Experts predict that allogeneic cell therapies will grow in 2022 and beyond thanks to a market that's more than ready for them.
Not only do these products stand to help more people, but they also represent a supply chain that's potentially less complex. While you can expand an allogeneic product from healthy donors to patients with relative ease, autologous therapies have the central challenge of having to work with cells taken from very sick people. These and other complexities have pushed researchers to explore allogeneic approaches for procedures such as CAR-T immunotherapy.
But at the same time, allogeneic cell therapies require a much more comprehensive scale-up strategy.
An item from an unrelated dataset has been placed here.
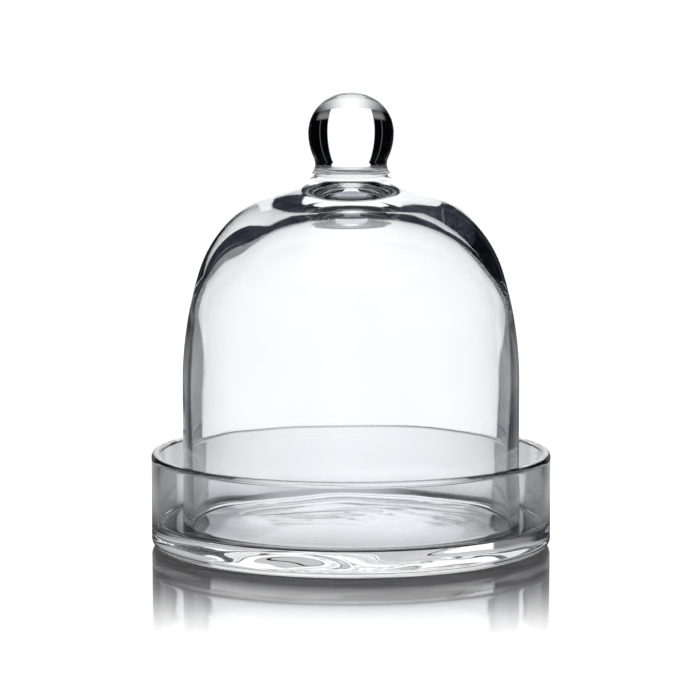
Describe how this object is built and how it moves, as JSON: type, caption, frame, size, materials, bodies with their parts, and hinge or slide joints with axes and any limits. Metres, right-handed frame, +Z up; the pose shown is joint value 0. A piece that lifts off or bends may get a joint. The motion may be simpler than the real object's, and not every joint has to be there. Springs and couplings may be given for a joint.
{
  "type": "glass bell jar with tray",
  "caption": "Clear blown-glass display dome with a solid ball knob, standing loose in a shallow round glass tray with a thick base; the dome lifts straight off.",
  "frame": {"origin": "centre of the tray's underside, in the plane it stands on", "axes": "+Z up along the axis of the tray, dome and knob, from the foot towards the knob"},
  "size_m": [0.14, 0.14, 0.1584],
  "materials": {
    "tray_glass": "clear colourless glass, fire-polished, ground flat on the rim, with faint swirl and flow lines in the thick base",
    "dome_glass": "clear colourless blown glass, fire-polished, uneven in thickness, most of all in the heavy crown"
  },
  "bodies": {
    "tray": {"tray": "tray_glass"},
    "dome": {"dome_shell": "dome_glass", "knob": "dome_glass"}
  },
  "joints": [
    {"name": "dome_lift", "type": "slide", "parent": "tray", "child": "dome", "axis": [0, 0, 1], "range_m": [0, 0.12]}
  ]
}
You need to consider not only your desired yield (which may be a lot for a one-to-many therapy) but also how labor, cost-of-goods sold (COGS), space, and timeline pressures may impact plans to reproducibly expand cells for master cell banks, working cell banks, and ultimately the product itself.
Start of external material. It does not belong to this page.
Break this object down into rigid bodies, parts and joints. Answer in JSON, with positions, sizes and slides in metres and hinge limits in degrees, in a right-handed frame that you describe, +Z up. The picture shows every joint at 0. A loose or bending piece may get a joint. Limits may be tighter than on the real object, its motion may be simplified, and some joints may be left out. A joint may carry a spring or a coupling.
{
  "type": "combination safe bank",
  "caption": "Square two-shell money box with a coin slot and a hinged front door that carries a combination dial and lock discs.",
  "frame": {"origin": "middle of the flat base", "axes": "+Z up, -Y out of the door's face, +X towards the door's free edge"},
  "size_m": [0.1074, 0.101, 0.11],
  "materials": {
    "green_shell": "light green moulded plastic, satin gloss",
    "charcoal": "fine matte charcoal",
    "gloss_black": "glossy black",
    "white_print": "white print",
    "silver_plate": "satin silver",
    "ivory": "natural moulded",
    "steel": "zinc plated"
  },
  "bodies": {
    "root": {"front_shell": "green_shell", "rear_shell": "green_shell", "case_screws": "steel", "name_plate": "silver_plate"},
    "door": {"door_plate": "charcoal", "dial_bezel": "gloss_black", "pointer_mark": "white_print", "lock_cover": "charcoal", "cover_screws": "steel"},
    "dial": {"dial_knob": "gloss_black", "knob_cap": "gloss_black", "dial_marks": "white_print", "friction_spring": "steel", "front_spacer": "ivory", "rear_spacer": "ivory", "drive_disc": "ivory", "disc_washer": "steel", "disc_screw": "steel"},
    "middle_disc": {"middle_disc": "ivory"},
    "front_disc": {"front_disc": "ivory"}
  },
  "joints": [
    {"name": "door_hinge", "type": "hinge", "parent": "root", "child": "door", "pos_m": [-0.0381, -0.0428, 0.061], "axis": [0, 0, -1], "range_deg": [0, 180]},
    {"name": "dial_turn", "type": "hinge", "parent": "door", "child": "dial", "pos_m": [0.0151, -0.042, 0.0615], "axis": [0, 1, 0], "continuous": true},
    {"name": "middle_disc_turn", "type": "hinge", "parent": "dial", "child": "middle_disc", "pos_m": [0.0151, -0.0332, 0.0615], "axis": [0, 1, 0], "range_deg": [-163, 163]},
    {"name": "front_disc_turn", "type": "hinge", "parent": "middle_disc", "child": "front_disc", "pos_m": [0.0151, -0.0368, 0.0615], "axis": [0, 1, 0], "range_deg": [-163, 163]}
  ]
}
In addition, if you're working with attachment-dependent cultures for those therapies, cell processing can be even more challenging. While bioreactor technologies like microcarriers exist for adherent cells, they're not considered a perfect match because the microcarriers need to be taken out of the therapy before it goes to patients.
Waisman Biomanufacturing, like so many others in the industry, experienced these pain points as it looked to expand capacity for a portfolio of human embryonic stem cell banks, mesenchymal stromal cells, and other cell lines. Not wanting to undergo significant renovations or a hiring spree, the organization reached for a low-maintenance stacked system that exponentially grew its cubic footprint.
Did it work? With a 250% jump in production power and only a modest 20-25% bump in costs, it's safe to say it did.